#### [EXERCISE]
Wherever a line in the data below holds "scene", copy that line.

* begin INPUT MATERIAL *

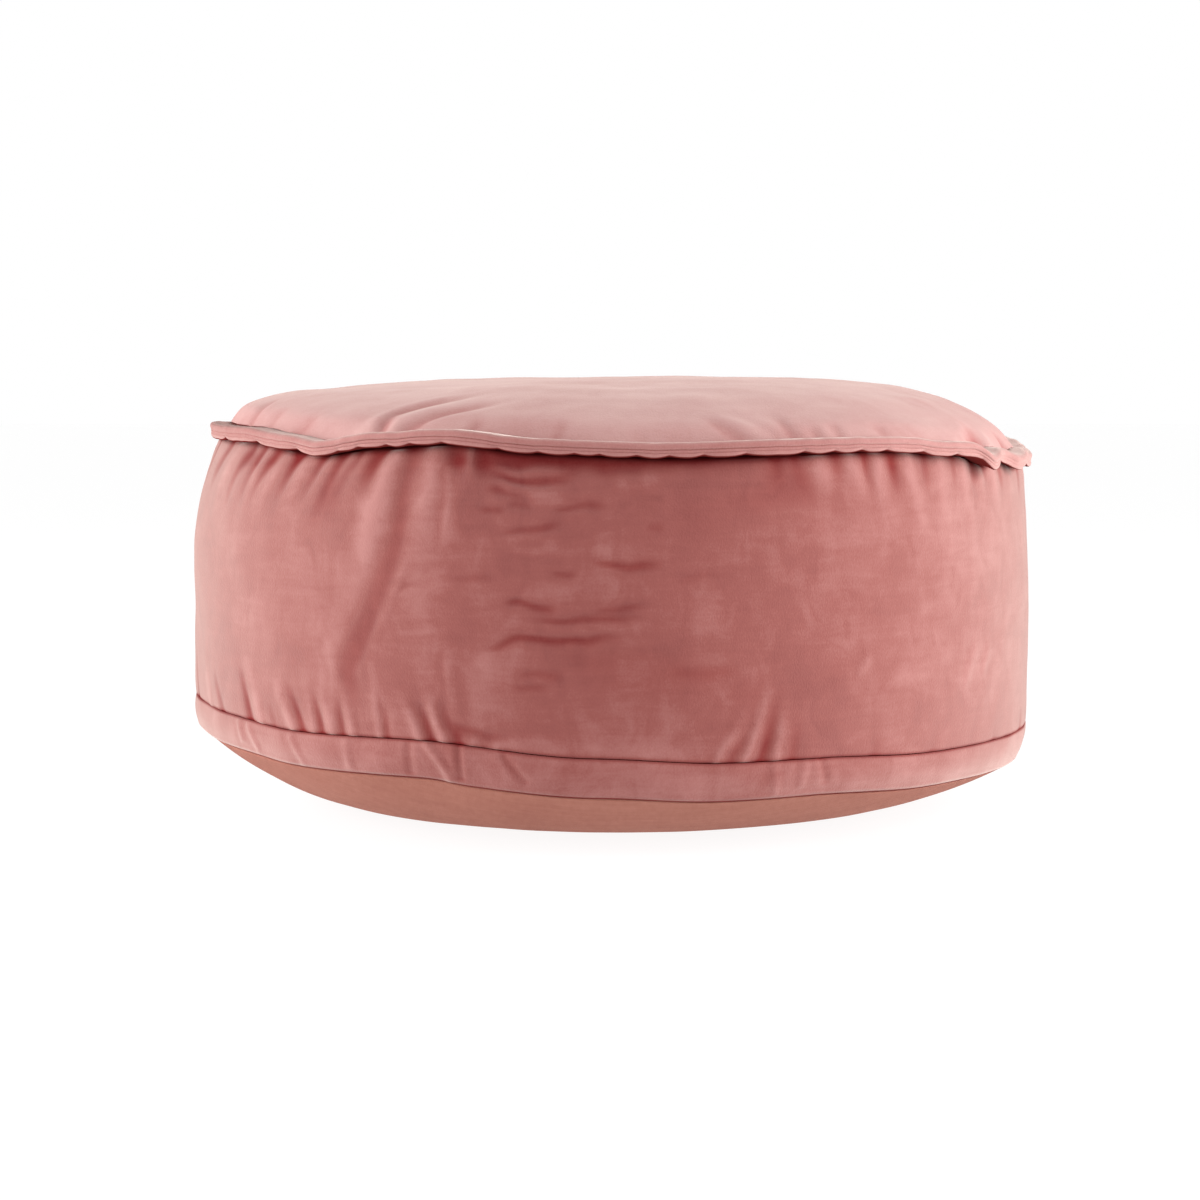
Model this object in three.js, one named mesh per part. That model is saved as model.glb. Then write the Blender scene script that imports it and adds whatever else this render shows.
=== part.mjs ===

* end INPUT MATERIAL *
* begin INPUT MATERIAL *

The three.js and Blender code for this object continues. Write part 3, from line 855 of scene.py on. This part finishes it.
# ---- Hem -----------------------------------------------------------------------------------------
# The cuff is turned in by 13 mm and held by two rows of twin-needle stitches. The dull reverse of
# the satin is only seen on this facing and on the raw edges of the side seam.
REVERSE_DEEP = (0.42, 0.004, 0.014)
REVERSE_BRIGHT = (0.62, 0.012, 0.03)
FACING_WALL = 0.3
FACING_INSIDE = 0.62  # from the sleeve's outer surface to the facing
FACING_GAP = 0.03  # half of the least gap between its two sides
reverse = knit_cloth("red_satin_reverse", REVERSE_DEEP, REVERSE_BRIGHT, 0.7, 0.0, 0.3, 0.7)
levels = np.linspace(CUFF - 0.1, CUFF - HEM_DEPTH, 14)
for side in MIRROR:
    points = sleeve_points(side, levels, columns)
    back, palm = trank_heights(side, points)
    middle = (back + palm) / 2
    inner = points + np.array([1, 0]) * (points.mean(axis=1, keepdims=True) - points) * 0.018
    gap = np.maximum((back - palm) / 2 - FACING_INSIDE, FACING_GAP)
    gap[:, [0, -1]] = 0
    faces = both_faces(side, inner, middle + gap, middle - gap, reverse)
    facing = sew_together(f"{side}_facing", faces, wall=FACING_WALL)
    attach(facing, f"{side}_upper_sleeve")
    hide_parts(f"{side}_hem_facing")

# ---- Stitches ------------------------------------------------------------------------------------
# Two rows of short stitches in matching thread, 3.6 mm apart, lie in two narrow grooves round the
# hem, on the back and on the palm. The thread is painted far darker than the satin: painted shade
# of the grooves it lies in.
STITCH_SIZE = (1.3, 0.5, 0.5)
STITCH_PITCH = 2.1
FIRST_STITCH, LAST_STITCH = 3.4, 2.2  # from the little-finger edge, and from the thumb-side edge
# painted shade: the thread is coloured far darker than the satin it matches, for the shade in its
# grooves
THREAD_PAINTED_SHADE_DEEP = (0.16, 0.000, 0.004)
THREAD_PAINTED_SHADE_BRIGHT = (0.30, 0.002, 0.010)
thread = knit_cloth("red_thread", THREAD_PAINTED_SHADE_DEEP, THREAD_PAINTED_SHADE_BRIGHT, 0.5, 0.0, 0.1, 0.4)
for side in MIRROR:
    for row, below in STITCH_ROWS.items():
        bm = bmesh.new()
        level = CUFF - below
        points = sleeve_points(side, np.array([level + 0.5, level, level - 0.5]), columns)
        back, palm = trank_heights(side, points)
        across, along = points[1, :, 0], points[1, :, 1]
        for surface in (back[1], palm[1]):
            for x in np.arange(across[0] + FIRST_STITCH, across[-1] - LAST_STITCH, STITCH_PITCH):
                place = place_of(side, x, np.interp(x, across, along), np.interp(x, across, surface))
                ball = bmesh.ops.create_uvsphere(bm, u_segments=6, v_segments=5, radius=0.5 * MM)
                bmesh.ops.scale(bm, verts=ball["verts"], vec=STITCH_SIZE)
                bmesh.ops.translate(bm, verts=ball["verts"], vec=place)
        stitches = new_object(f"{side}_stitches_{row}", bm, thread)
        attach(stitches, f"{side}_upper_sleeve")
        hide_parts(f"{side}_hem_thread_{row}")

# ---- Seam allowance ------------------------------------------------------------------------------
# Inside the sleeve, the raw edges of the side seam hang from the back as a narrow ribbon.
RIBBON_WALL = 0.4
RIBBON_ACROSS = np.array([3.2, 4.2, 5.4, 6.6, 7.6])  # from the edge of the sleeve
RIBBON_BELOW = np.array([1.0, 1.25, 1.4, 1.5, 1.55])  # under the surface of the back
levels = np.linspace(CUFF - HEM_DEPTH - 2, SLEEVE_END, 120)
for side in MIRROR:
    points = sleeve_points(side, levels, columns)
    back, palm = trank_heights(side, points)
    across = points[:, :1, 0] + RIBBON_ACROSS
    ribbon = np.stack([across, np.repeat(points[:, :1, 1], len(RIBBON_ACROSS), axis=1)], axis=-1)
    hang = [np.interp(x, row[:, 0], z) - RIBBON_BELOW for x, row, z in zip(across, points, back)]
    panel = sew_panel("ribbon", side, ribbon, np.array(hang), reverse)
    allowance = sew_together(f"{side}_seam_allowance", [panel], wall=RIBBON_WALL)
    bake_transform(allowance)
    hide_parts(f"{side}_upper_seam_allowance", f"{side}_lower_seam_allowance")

* end INPUT MATERIAL *

#### [EXPECTED ANSWER]
Model this object in three.js, one named mesh per part. That model is saved as model.glb. Then write the Blender scene script that imports it and adds whatever else this render shows.
The three.js and Blender code for this object continues. Write part 3, from line 855 of scene.py on. This part finishes it.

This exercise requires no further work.